Still, the most telling dish on the menu is one that few people are likely to ever order: the side of baby vegetables. I tried it for the first (and last) time on a Friday night, sitting across from my visiting parents on the brown vinyl seats in Steuben's main dining room. The floor was packed with young couples, families, kids, neighbors, milling groups of singles, hipsters and yuppies, all breaking bread in peace. I was plowing through a Maryland crab boil (almost two pounds of king crab, boiled red-skin potatoes and sadly overcooked corn on the cob), drinking Kentucky small-batch bourbon and looking forward to a plate of frosted cupcakes for dessert when, almost absently, I reached out and speared a chunk of pattypan squash from the bowl of baby vegetables in the middle of the table.

Now, there are hundreds of ways the kitchen could have prepared these vegetables -- good ways and bad ways and plenty of ways in between.

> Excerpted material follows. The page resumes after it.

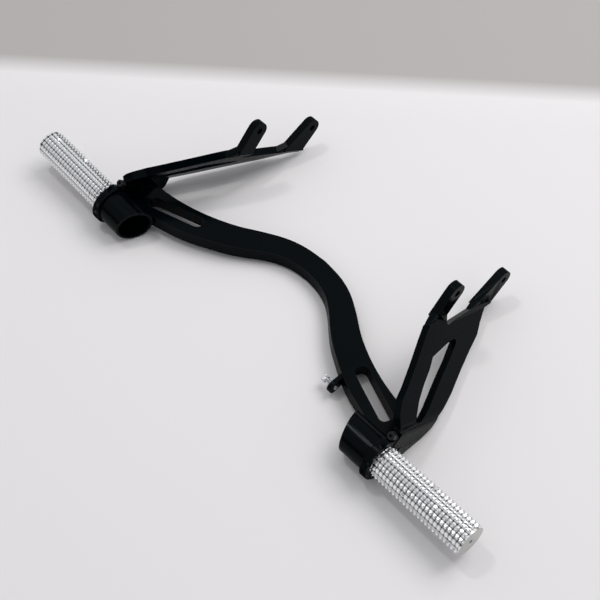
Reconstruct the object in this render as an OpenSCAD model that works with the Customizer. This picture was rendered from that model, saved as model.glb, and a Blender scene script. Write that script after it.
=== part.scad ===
// Motorbike footrest bracket with two toothed pegs held in split clamps.
// +X is the rider's right, +Y points forward, +Z is up; the floor under the resting bracket is Z = 0.

/* [Hubs] */
// Distance from the middle plane to the outer face of each clamp band
hub_reach = 187.4; // [170:0.1:210]
// Upward lean of each peg axis, in degrees
hub_lean = 2.7; // [0:0.1:6]
// Diameter of the bore that takes the peg
bore_d = 30.3; // [24:0.1:34]
// Wall of the socket tube round the bore
socket_wall = 2.1; // [1.6:0.1:4]
// Length of the socket along its axis, from the outer face to the slanted mouth
socket_len = 39.6; // [34:0.1:60]
// Sideways slant of the socket's inner mouth, in degrees
mouth_slant = 18.7; // [0:0.1:30]
// Wall of the clamp band round the bore
band_wall = 5.05; // [3:0.05:8]
// Bevel on the rims of the clamp band
band_bevel = 0.6; // [0.2:0.1:1.2]

/* [Clamps] */
// Direction of the saw cut in the clamp band, up from straight ahead, in degrees
slit_angle = 43; // [30:1:60]
// Width of the saw cut
slit_w = 1.6; // [0.8:0.1:3]
// Width of the relief cut that frees the band from the socket
relief_w = 1.2; // [0.8:0.1:2]
// Sweep of the relief cut from the saw cut over the top, in degrees
relief_sweep = 95; // [60:5:130]
// Length of each clamp lug across the saw cut
lug_len = 2.2; // [1.8:0.1:5]
// Height of the pinch screw's axis above the clamp band
lug_rise = 3.0; // [2.6:0.1:6]
// Diameter of the pinch screw's thread
pinch_d = 4; // [3:0.5:5]
// Length of the pinch screw under its head
pinch_len = 11; // [10:1:16]
// Gap round the pinch screw and in its washer
pinch_play = 0.05; // [0.02:0.01:0.3]
// Diameter of the pinch screw's head
pinch_head_d = 7; // [5.5:0.1:8]
// Height of the pinch screw's head
pinch_head_h = 4; // [3:0.1:5]
// Thickness of the washer under the pinch screw's head
washer_t = 0.8; // [0.5:0.1:1.2]
// Diameter of the washer
washer_d = 7.4; // [6:0.1:8]
// Size across flats of the socket in the pinch screw's head
pinch_hex = 3; // [2:0.5:4]

/* [Pegs] */
// Full length of a peg
peg_len = 125; // [100:1:150]
// Length of the right peg inside the clamp and its socket
grip_in = 28.2; // [24:0.1:36]
// How much further the left peg is drawn out
left_drawn = 0; // [0:0.5:20]
// Gap all round between peg and bore
peg_play = 0.05; // [0.02:0.01:0.1]
// Length of the smooth shank at the peg's inner end
shank_len = 12; // [8:1:20]
// Spacing of the teeth along the peg
tooth_pitch = 4; // [3:0.1:6]
// Number of tooth rows round the peg
tooth_rows = 16; // [12:1:24]
// Depth of the ring grooves between the teeth
ring_depth = 2; // [1:0.1:3]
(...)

But it chose the absolute worst: marinating and holding them in what amounts to lukewarm, generic Italian dressing. This is an awful preparation -- sour and viscous and heavy and abysmal -- and also, to me, exactly right. One bite and I was ten years old again, out for dinner with my parents at some upstate, cut-rate family diner where all of the vegetables were done this way, served with no expectation of anyone ever eating them, preserved in their goop (and my memory) forever.

It couldn't have been a mistake. It had to be deliberate -- proof of a dedication to regional flavors so deep that even the bad ones are copied with obsessive precision, evidence of Wolkon and Selby's undying loyalty to American culinary arcana.

I forced myself to chew, to swallow, to listen with my eyes closed to my dad telling a story about my little brother back in Rochester. And though I hated every nuance of that bite of squash, no one would have known it to look at me, because I was so happy to be ten again, even if only for a moment, that my smile stretched ear to ear.